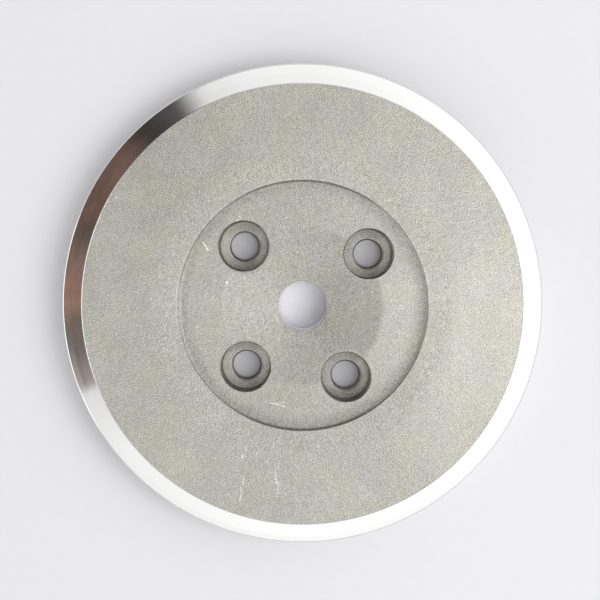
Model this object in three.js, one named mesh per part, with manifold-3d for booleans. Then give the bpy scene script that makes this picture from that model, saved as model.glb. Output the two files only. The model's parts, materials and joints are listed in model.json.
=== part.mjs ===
// Small engine flywheel: a flat disc, 111 mm across, bolted through four counterbored holes to a crank
// flange. It is built up from three turned pieces on one axis: a hub plate that takes the screws, a web disc
// around it, and a rim ring with a polished conical edge. Each piece seats on a ledge of the next.
// Millimetres, +Z up. The origin is on the axis, in the plane of the rear faces, and the finished face is up.

import * as THREE from "three";
import { mergeVertices } from "three/addons/utils/BufferGeometryUtils.js";
import Module from "manifold-3d";

const wasm = await Module();
wasm.setup();

// Driving dimensions of the visible face
const OUTER_RADIUS = 55.3;
const THICKNESS = 9; // from the rear faces to the flat front face of the web
const BEVEL_WIDTH = 5; // radial width of the rim's polished conical edge
const BEVEL_DROP = 2.35;
const FOOT_ROUNDING = 0.8; // radius between the conical edge and the outer wall
const APRON_RADIUS = 34.6; // inside this circle the web's face slopes down towards the recess
const APRON_DROP = 0.4;
const RECESS_RADIUS = 28.7; // wall of the recess, and seam between hub plate and web
const RECESS_DEPTH = 1.3; // from the foot of the apron to the flat recess floor
const COVE_WIDTH = 4.1; // the recess floor curves up over this width at its wall
const COVE_RISE = 0.33;
const DISH_RADIUS = 18.4; // inside this circle the recess floor dips towards the bore
const DISH_DROP = 1.6;

// Bore and screw holes
const BORE_RADIUS = 5.6;
const BOLT_CIRCLE_RADIUS = 19.25;
const BOLT_ANGLES = [38.3, 134.7, 226.9, 301.3]; // degrees, unevenly spaced, so that it fits one way round
const SCREW_HOLE_RADIUS = 3.2; // close clearance for an M6 screw
const SCREW_HOLE_CHAMFER = 0.3; // where the through hole opens on its ledge
const COUNTERBORE_RADIUS = 5.7; // clears an M6 cap screw's 10 mm head
const COUNTERBORE_DEPTH = 5; // below the flat recess floor

// Seats between the pieces, and the rear
const SPIGOT_RADIUS = 25.5; // hub plate below the web's inner ledge
const FLANGE_RADIUS = 46.5; // rim ring's inner edge, under the web's outer ledge
const LEDGE_Z = 3;
const WEB_BACK_Z = 1; // the web's back is relieved, so that only hub and rim touch a flat surface
const FIT_GAP = 0.05; // room left at each seat
const EDGE_BREAK = 0.2;
const REAR_CHAMFER = 0.6;
const RIM_LAND = 0.3; // narrow flat on the rim ring between the seam and the cone

// Heights and a radius that follow from them
const APRON_FOOT_Z = THICKNESS - APRON_DROP;
const HUB_FACE_Z = APRON_FOOT_Z - RECESS_DEPTH;
const BORE_MOUTH_Z = HUB_FACE_Z - DISH_DROP;
const COUNTERBORE_FLOOR_Z = HUB_FACE_Z - COUNTERBORE_DEPTH;
const BEVEL_FOOT_Z = THICKNESS - BEVEL_DROP;
const FACE_RADIUS = OUTER_RADIUS - BEVEL_WIDTH;

const TURNED_SEGMENTS = 96;
const HOLE_SEGMENTS = 36;
const COVE_STEPS = 4;
const ROUNDING_STEPS = 3;
const CUT_MARGIN = 1; // how far a cutting cylinder runs past the face that it opens

const BLASTED_STEEL = { color: 0xb9b6aa, roughness: 0.62, metalness: 0.85 };
const POLISHED_STEEL = { color: 0xe6e5e2, roughness: 0.08, metalness: 1 };

// A closed turned solid around +Z, from its section as [radius, height] pairs that run outwards along the
// bottom and back inwards along the top.
function turned(section) {
  const points = [...section, section[0]].map(([radius, height]) => new THREE.Vector2(radius, height));
  return new THREE.LatheGeometry(points, TURNED_SEGMENTS).rotateX(Math.PI / 2);
}

// A cylinder along +Z between two heights, centred at (x, y), or a cone if its top radius differs.
function post(radius, bottom, top, x, y, topRadius = radius) {
  return new THREE.CylinderGeometry(topRadius, radius, top - bottom, HOLE_SEGMENTS)
    .rotateX(Math.PI / 2)
    .translate(x, y, (bottom + top) / 2);
}

function solidFrom(geometry) {
  const bare = geometry.clone();
  bare.deleteAttribute("normal");
  bare.deleteAttribute("uv");
  const merged = mergeVertices(bare, 1e-4);
  return new wasm.Manifold(
    new wasm.Mesh({
      numProp: 3,
      vertProperties: new Float32Array(merged.attributes.position.array),
      triVerts: new Uint32Array(merged.index.array),
    }),
  );
}

function geometryFrom(solid) {
  const { vertProperties, triVerts } = solid.getMesh();
  const geometry = new THREE.BufferGeometry();
  geometry.setAttribute("position", new THREE.BufferAttribute(vertProperties, 3));
  geometry.setIndex(new THREE.BufferAttribute(triVerts, 1));
  geometry.computeVertexNormals();
  return geometry;
}

function piece(name, geometry, finish) {
  const mesh = new THREE.Mesh(geometry, new THREE.MeshStandardMaterial(finish));
  mesh.name = name;
  return mesh;
}

// A screw hole with its counterbore and the chamfer between them, as one cutting solid.
function screwHole(degrees) {
  const angle = THREE.MathUtils.degToRad(degrees);
  const x = BOLT_CIRCLE_RADIUS * Math.cos(angle);
  const y = BOLT_CIRCLE_RADIUS * Math.sin(angle);
  const ledge = COUNTERBORE_FLOOR_Z;
  const chamfer = SCREW_HOLE_CHAMFER;
  const chamferTop = SCREW_HOLE_RADIUS + 2 * chamfer;
  const cutters = [
    post(SCREW_HOLE_RADIUS, -CUT_MARGIN, THICKNESS, x, y),
    post(SCREW_HOLE_RADIUS, ledge - chamfer, ledge + chamfer, x, y, chamferTop),
    post(COUNTERBORE_RADIUS, ledge, THICKNESS, x, y),
  ];
  return cutters.map(solidFrom).reduce((hole, cutter) => hole.add(cutter));
}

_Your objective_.
From the listing above, collect each line in which the string "that" appears.

_Reply to the task_.
Model this object in three.js, one named mesh per part, with manifold-3d for booleans. Then give the bpy scene script that makes this picture from that model, saved as model.glb. Output the two files only. The model's parts, materials and joints are listed in model.json.
// flange. It is built up from three turned pieces on one axis: a hub plate that takes the screws, a web disc
const BOLT_ANGLES = [38.3, 134.7, 226.9, 301.3]; // degrees, unevenly spaced, so that it fits one way round
const WEB_BACK_Z = 1; // the web's back is relieved, so that only hub and rim touch a flat surface
// Heights and a radius that follow from them
const CUT_MARGIN = 1; // how far a cutting cylinder runs past the face that it opens
// A closed turned solid around +Z, from its section as [radius, height] pairs that run outwards along the